Tuesday, December 7, 2010

time vs. task & a few other things

i sometimes go through relationships doubting if the person even has a clue who i am.
or other times i hope i can act a certain way and that person won't know exactly how i am,
especially if it involves revealing a weakness.
and even in marriage these feelings sometimes happen.
particularly i wonder if pete really knows who i am and how i operate.
i'm reminded on many occasions that he really does know.
and in some instances he sees it even more clearly than i do.
that's one of many reasons why i love being married to him.
and i'm so grateful he hit the nail on the head tonight.
that's where the time vs. task thing comes in.

i am a time person.
everything revolves around what time it is and how long it takes to do something.
if the time i have alloted for a task comes before i've finished my task,
then it's like my brain can't compute.
if i have to spend more time,
then it feels like i've wasted so much time.
even a completed task feels meaningless if it took more time than i had planned.
if you are a mother,
and if you are understanding anything i'm saying about time,
then i'm sure you can relate to how difficult a day can go with 3 children under 5.
my days have been rather frustrating as of late.

pete is a task person.
he starts a task and works on it until it is finished.
sometimes it takes him the whole evening to do one task
(like hanging christmas lights last night.)
i have to admit he sometimes drives me crazy.
i wonder how he can spend the whole evening only doing one thing.
he never cares about how much time it takes him to do something.
he's that way with the children, too,
and i think that's one reason why he is such a great dad.
i silently watch him with the children never being worried about time,
and i watch how at ease the children are when they are with him.
i have envied that,
and i have wanted to be that.
but it does not commute.
in my attempt the last 2 months to model that,
our days have been a disaster.
with a capital D-I-S-A-S-T-E-R!
i felt like there has been no order,
the children don't know what to expect,
and i have felt crazy and out of control.

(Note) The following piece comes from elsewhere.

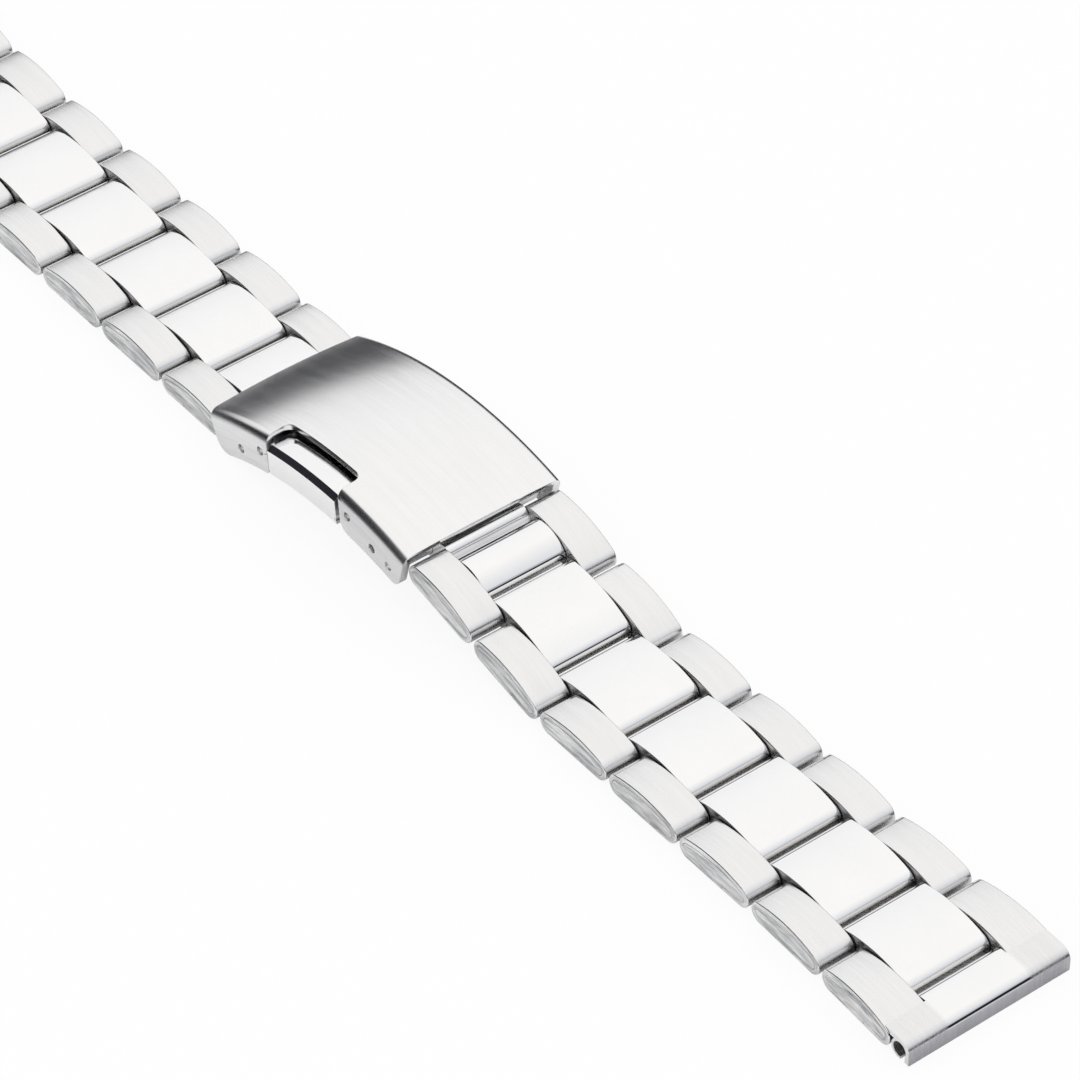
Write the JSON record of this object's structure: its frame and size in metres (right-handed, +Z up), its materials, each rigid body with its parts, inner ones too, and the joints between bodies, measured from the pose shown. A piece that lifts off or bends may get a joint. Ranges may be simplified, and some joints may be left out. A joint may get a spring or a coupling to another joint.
{
  "type": "watch bracelet",
  "caption": "Three-link steel watch bracelet with rolled brushed outer links, polished centre links and a folding clasp opened by a push button in its side",
  "frame": {"origin": "under the middle of the bracelet's bounding box, on the table it lies on", "axes": "+X runs along the band from the folded-blade end to the spring-bar end of the clasp, +Y across the band to the far side, +Z up from the table"},
  "size_m": [0.1666, 0.0182, 0.0081],
  "materials": {
    "brushed_links": "brushed lengthwise",
    "polished_links": "polished",
    "pin_steel": "turned",
    "end_piece_steel": "brushed wings, polished tongue",
    "cover_steel": "polished top, brushed flanges",
    "button_steel": "polished",
    "blade_steel": "brushed",
    "spring_steel": "drawn wire",
    "bar_steel": "turned"
  },
  "bodies": {
    "clasp_frame": {"clasp_cover": "cover_steel", "button_cross_pins": "pin_steel", "button_springs": "spring_steel", "blade_hinge_pin": "pin_steel", "spring_bar_sleeve": "bar_steel", "spring_bar_spring": "spring_steel"},
    "push_button": {"push_button": "button_steel"},
    "near_bar_tip": {"spring_bar_tip_near": "bar_steel"},
    "far_bar_tip": {"spring_bar_tip_far": "bar_steel"},
    "upper_blade": {"long_blade": "blade_steel", "blade_fold_pin": "pin_steel"},
    "lower_blade": {"short_blade": "blade_steel", "left_link_pin": "pin_steel"},
    "right_row_1": {"right_outer_links_1": "brushed_links", "right_centre_link_1": "polished_links", "right_pins_1": "pin_steel"},
    "right_row_2": {"right_outer_links_2": "brushed_links", "right_centre_link_2": "polished_links", "right_pins_2": "pin_steel"},
    "right_row_3": {"right_outer_links_3": "brushed_links", "right_centre_link_3": "polished_links", "right_pins_3": "pin_steel"},
    "right_row_4": {"right_outer_links_4": "brushed_links", "right_centre_link_4": "polished_links", "right_pins_4": "pin_steel"},
    "right_row_5": {"right_outer_links_5": "brushed_links", "right_centre_link_5": "polished_links", "right_pins_5": "pin_steel"},
    "right_row_6": {"right_outer_links_6": "brushed_links", "right_centre_link_6": "polished_links", "right_pins_6": "pin_steel"},
    "right_row_7": {"right_outer_links_7": "brushed_links", "right_centre_link_7": "polished_links", "right_pins_7": "pin_steel"},
    "right_end": {"right_end_piece": "end_piece_steel"},
    "left_row_1": {"left_outer_links_1": "brushed_links", "left_centre_link_1": "polished_links", "left_pins_1": "pin_steel"},
    "left_row_2": {"left_outer_links_2": "brushed_links", "left_centre_link_2": "polished_links", "left_pins_2": "pin_steel"},
    "left_row_3": {"left_outer_links_3": "brushed_links", "left_centre_link_3": "polished_links", "left_pins_3": "pin_steel"},
    "left_row_4": {"left_outer_links_4": "brushed_links", "left_centre_link_4": "polished_links", "left_pins_4": "pin_steel"},
    "left_row_5": {"left_outer_links_5": "brushed_links", "left_centre_link_5": "polished_links", "left_pins_5": "pin_steel"},
    "left_row_6": {"left_outer_links_6": "brushed_links", "left_centre_link_6": "polished_links", "left_pins_6": "pin_steel"},
    "left_row_7": {"left_outer_links_7": "brushed_links", "left_centre_link_7": "polished_links", "left_pins_7": "pin_steel"},
    "left_end": {"left_end_piece": "end_piece_steel"}
  },
  "joints": [
    {"name": "right_row_1_hinge", "type": "hinge", "parent": "clasp_frame", "child": "right_row_1", "pos_m": [0.0123, 0, 0.00403], "axis": [0, 1, 0], "range_deg": [-2, 30]},
    {"name": "right_row_2_hinge", "type": "hinge", "parent": "right_row_1", "child": "right_row_2", "pos_m": [0.02237, 0, 0.00323], "axis": [0, -1, 0], "range_deg": [-60, 25]},
    {"name": "right_row_3_hinge", "type": "hinge", "parent": "right_row_2", "child": "right_row_3", "pos_m": [0.03174, 0, 0.00115], "axis": [0, 1, 0], "range_deg": [-12.5, 72.5]},
    {"name": "right_row_4_hinge", "type": "hinge", "parent": "right_row_3", "child": "right_row_4", "pos_m": [0.04134, 0, 0.00115], "axis": [0, -1, 0], "range_deg": [-60, 25]},
    {"name": "right_row_5_hinge", "type": "hinge", "parent": "right_row_4", "child": "right_row_5", "pos_m": [0.05094, 0, 0.00115], "axis": [0, 1, 0], "range_deg": [-25, 60]},
    {"name": "right_row_6_hinge", "type": "hinge", "parent": "right_row_5", "child": "right_row_6", "pos_m": [0.06054, 0, 0.00115], "axis": [0, -1, 0], "range_deg": [-60, 25]},
    {"name": "right_row_7_hinge", "type": "hinge", "parent": "right_row_6", "child": "right_row_7", "pos_m": [0.07014, 0, 0.00115], "axis": [0, 1, 0], "range_deg": [-25, 60]},
    {"name": "right_end_hinge", "type": "hinge", "parent": "right_row_7", "child": "right_end", "pos_m": [0.07974, 0, 0.00115], "axis": [0, -1, 0], "range_deg": [-60, 25]},
    {"name": "left_row_1_hinge", "type": "hinge", "parent": "lower_blade", "child": "left_row_1", "pos_m": [-0.01254, 0, 0.00115], "axis": [0, -1, 0], "range_deg": [0, 40]},
    {"name": "left_row_2_hinge", "type": "hinge", "parent": "left_row_1", "child": "left_row_2", "pos_m": [-0.02214, 0, 0.00115], "axis": [0, 1, 0], "range_deg": [-60, 25]},
    {"name": "left_row_3_hinge", "type": "hinge", "parent": "left_row_2", "child": "left_row_3", "pos_m": [-0.03174, 0, 0.00115], "axis": [0, -1, 0], "range_deg": [-25, 60]},
    {"name": "left_row_4_hinge", "type": "hinge", "parent": "left_row_3", "child": "left_row_4", "pos_m": [-0.04134, 0, 0.00115], "axis": [0, 1, 0], "range_deg": [-60, 25]},
    {"name": "left_row_5_hinge", "type": "hinge", "parent": "left_row_4", "child": "left_row_5", "pos_m": [-0.05094, 0, 0.00115], "axis": [0, -1, 0], "range_deg": [-25, 60]},
    {"name": "left_row_6_hinge", "type": "hinge", "parent": "left_row_5", "child": "left_row_6", "pos_m": [-0.06054, 0, 0.00115], "axis": [0, 1, 0], "range_deg": [-60, 25]},
    {"name": "left_row_7_hinge", "type": "hinge", "parent": "left_row_6", "child": "left_row_7", "pos_m": [-0.07014, 0, 0.00115], "axis": [0, -1, 0], "range_deg": [-25, 60]},
    {"name": "left_end_hinge", "type": "hinge", "parent": "left_row_7", "child": "left_end", "pos_m": [-0.07974, 0, 0.00115], "axis": [0, 1, 0], "range_deg": [-60, 25]},
    {"name": "upper_blade_hinge", "type": "hinge", "parent": "clasp_frame", "child": "upper_blade", "pos_m": [-0.00982, 0, 0.00237], "axis": [0, 1, 0], "range_deg": [0, 170]},
    {"name": "lower_blade_hinge", "type": "hinge", "parent": "upper_blade", "child": "lower_blade", "pos_m": [0.00682, 0, 0.00353], "axis": [0, 1, 0], "range_deg": [-170, 0]},
    {"name": "push_button_slide", "type": "slide", "parent": "clasp_frame", "child": "push_button", "axis": [0, 1, 0], "range_m": [0, 0.0009], "stiffness_N_per_m": 300, "springref_m": -0.0005},
    {"name": "near_bar_tip_slide", "type": "slide", "parent": "clasp_frame", "child": "near_bar_tip", "axis": [0, 1, 0], "range_m": [0, 0.0009], "stiffness_N_per_m": 200, "springref_m": -0.0005},
    {"name": "far_bar_tip_slide", "type": "slide", "parent": "clasp_frame", "child": "far_bar_tip", "axis": [0, -1, 0], "range_m": [0, 0.0009], "stiffness_N_per_m": 200, "springref_m": -0.0005}
  ],
  "couplings": [
    {"joint": "lower_blade_hinge", "follows": "upper_blade_hinge", "ratio": -1}
  ]
}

tonight pete gave me permission to be me.
i guess encouragement is a better way of saying it.
he encouraged me to just be me.
and it was nice to hear that things work well when i'm operating how i'm programmed.
so, i'm going to remember that there's balance in all things,
and that is why pete & i are so good together.
i can't be him,
nor do i need to be.
and i'm pretty certain he would be crazy if he was me.
so, that's why i'm remembering balance in all things.
that's why tomorrow i'm going back to a tighter schedule,
but remembering that time is never wasted.
anything i do in my home and with my children is never wasted,
even if it takes me 10 extra minutes.

3 comments:

Anonymous said...

You don't know me but I have followed your posts since hearing about your husbands health concerns. I hope you don't think of me as a stalker - but it is nice to hear someone be real, honest and human. I just wanted to tell you that you are awsome. I love your pure honesty and truth.
Have a great day

Melissa said...

All I can say is "Amen." I can completely relate to you and have been through the exact same trial and error period, more than once. Even so, I still am trying to relax a little bit so that I'm not so frustrated all the time.

BreAnna said...

Hey there, I can't find your address, can you send it to me?